There are many ways to play variations on the basic dish in #2 — adding nuts, for example.

But then we get to something completely different, Mama Stamberg’s Cranberry Relish:

Every year as Thanksgiving approaches, fans ask [National Public Radio]’s Susan Stamberg for her mother-in-law’s recipe for cranberry relish.

“It sounds terrible but tastes terrific,” Stamberg says of the Pepto Bismol-pink dish.

2 cups whole raw cranberries, washed
1 small onion
3/4 cup sour cream
1/2 cup sugar
2 tablespoons horseradish from a jar (“red is a bit milder than white”)
Grind the raw berries and onion together. (“I use an old-fashioned meat grinder,” says Stamberg. “I’m sure there’s a setting on the food processor that will give you a chunky grind — not a puree.”)
Add everything else and mix.
Put in a plastic container and freeze.

As Susan Stamberg has noted, her mother-in-law got the recipe from a 1959 New York Times clipping of Craig Claiborne’s recipe for cranberry relish. In 1993, Claiborne told Stamberg: “Susan, I am simply delighted. We have gotten more mileage, you and I, out of that recipe than almost anything I’ve printed.”

(#4)

Yes, it looks bizarre, but it’s definitely tasty. Ann and I tried it in 1971, the year Susan Stamberg first read the recipe on NPR, and we approved. And it does g well with roast turkey (or chicken).
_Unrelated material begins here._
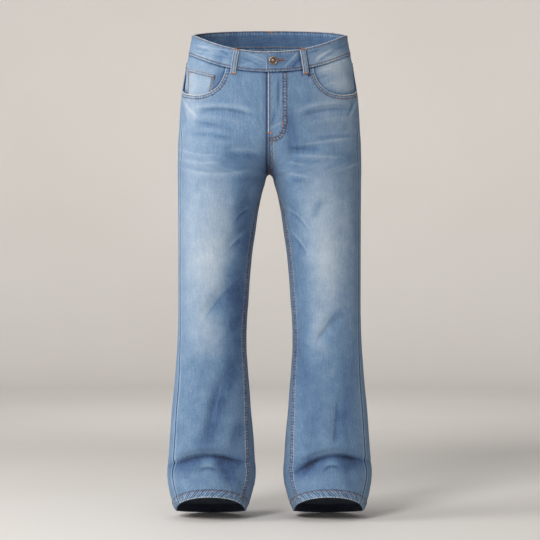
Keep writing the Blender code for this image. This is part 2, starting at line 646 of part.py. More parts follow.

(Reading the name Stamberg makes me want to spell the name of the fruit cramberry, which is of course the way it’s often pronounced.)

Mark Pernice. I’ve treated the artist of #1 as a cartoonist, at least when he’s doing things like yesterday’s Op-Art piece. But some of his work, like the humorous riff on Walt Whitman (and Long Island Tea) in #5 below, looks like art, period, in a tradition going back to Duchamp and Magritte.

(#5)

Still other commissions of Pernice’s have been for logo designs and the like, and don’t fall easily into your standard genre categories. Graphic design is like that.

Pernice now works out of the Young Professionals studio in Brooklyn (a collaboration between him and Zhang Qingyun. The studio overview:

We are Young Professionals. Founded in 2012 we are an award winning branding, print and digital creative agency based in the landmark Pencil Factory, Brooklyn. We’re specialists in creating unique visual experiences for a range of designed communication platforms. We don’t have an office dog but we do have Craig, the worlds longest living goldfish.

From Pernice’s page on the site:

A New York native and School of Visual Arts alum, Mark advanced from early work in movie poster design to designing for a variety of clients and industries as a now-longtime art director, graphic designer and illustrator. Pernice spent part of 2008 working under world renowned graphic designer Stefan Sagmeister and Paula Scher in 2010 working on Jon Stewart’s “Earth The Book.”